= GIVEN INSTRUCTION =
Write out each line of the material again, word for word.

= SUPPLIED DATA =
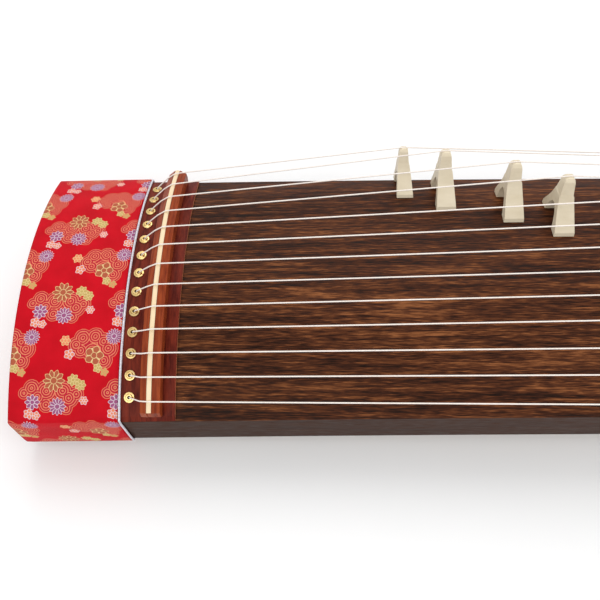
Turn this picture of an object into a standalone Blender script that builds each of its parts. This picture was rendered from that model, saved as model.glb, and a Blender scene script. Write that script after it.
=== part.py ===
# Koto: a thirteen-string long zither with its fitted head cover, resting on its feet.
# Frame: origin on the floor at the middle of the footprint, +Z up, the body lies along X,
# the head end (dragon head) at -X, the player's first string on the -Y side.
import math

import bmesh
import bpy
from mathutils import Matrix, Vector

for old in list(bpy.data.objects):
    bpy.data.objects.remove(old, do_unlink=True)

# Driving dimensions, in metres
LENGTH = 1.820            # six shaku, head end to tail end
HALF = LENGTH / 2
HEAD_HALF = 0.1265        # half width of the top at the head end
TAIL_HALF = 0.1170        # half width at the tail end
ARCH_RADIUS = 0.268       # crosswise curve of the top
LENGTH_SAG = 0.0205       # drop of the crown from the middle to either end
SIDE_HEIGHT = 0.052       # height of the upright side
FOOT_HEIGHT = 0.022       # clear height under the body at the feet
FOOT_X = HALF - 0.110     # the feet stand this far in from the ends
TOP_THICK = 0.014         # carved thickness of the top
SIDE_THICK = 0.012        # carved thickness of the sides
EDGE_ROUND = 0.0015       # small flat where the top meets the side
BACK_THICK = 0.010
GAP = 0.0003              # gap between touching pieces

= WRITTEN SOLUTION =
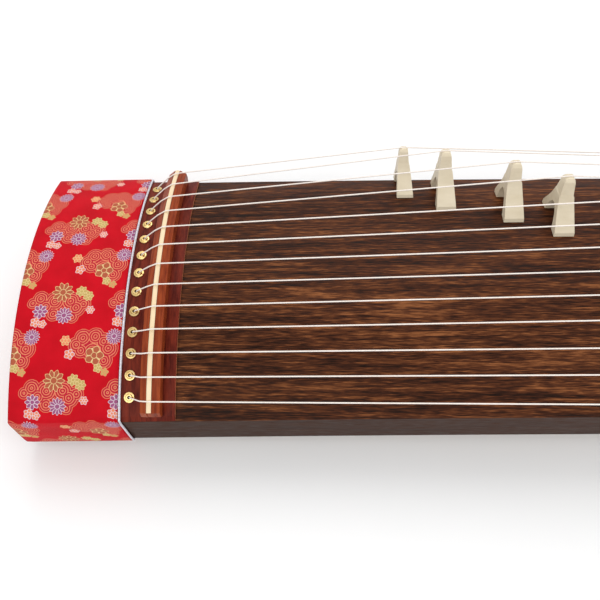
Turn this picture of an object into a standalone Blender script that builds each of its parts. This picture was rendered from that model, saved as model.glb, and a Blender scene script. Write that script after it.
=== part.py ===
# Koto: a thirteen-string long zither with its fitted head cover, resting on its feet.
# Frame: origin on the floor at the middle of the footprint, +Z up, the body lies along X,
# the head end (dragon head) at -X, the player's first string on the -Y side.
import math

import bmesh
import bpy
from mathutils import Matrix, Vector

for old in list(bpy.data.objects):
    bpy.data.objects.remove(old, do_unlink=True)

# Driving dimensions, in metres
LENGTH = 1.820            # six shaku, head end to tail end
HALF = LENGTH / 2
HEAD_HALF = 0.1265        # half width of the top at the head end
TAIL_HALF = 0.1170        # half width at the tail end
ARCH_RADIUS = 0.268       # crosswise curve of the top
LENGTH_SAG = 0.0205       # drop of the crown from the middle to either end
SIDE_HEIGHT = 0.052       # height of the upright side
FOOT_HEIGHT = 0.022       # clear height under the body at the feet
FOOT_X = HALF - 0.110     # the feet stand this far in from the ends
TOP_THICK = 0.014         # carved thickness of the top
SIDE_THICK = 0.012        # carved thickness of the sides
EDGE_ROUND = 0.0015       # small flat where the top meets the side
BACK_THICK = 0.010
GAP = 0.0003              # gap between touching pieces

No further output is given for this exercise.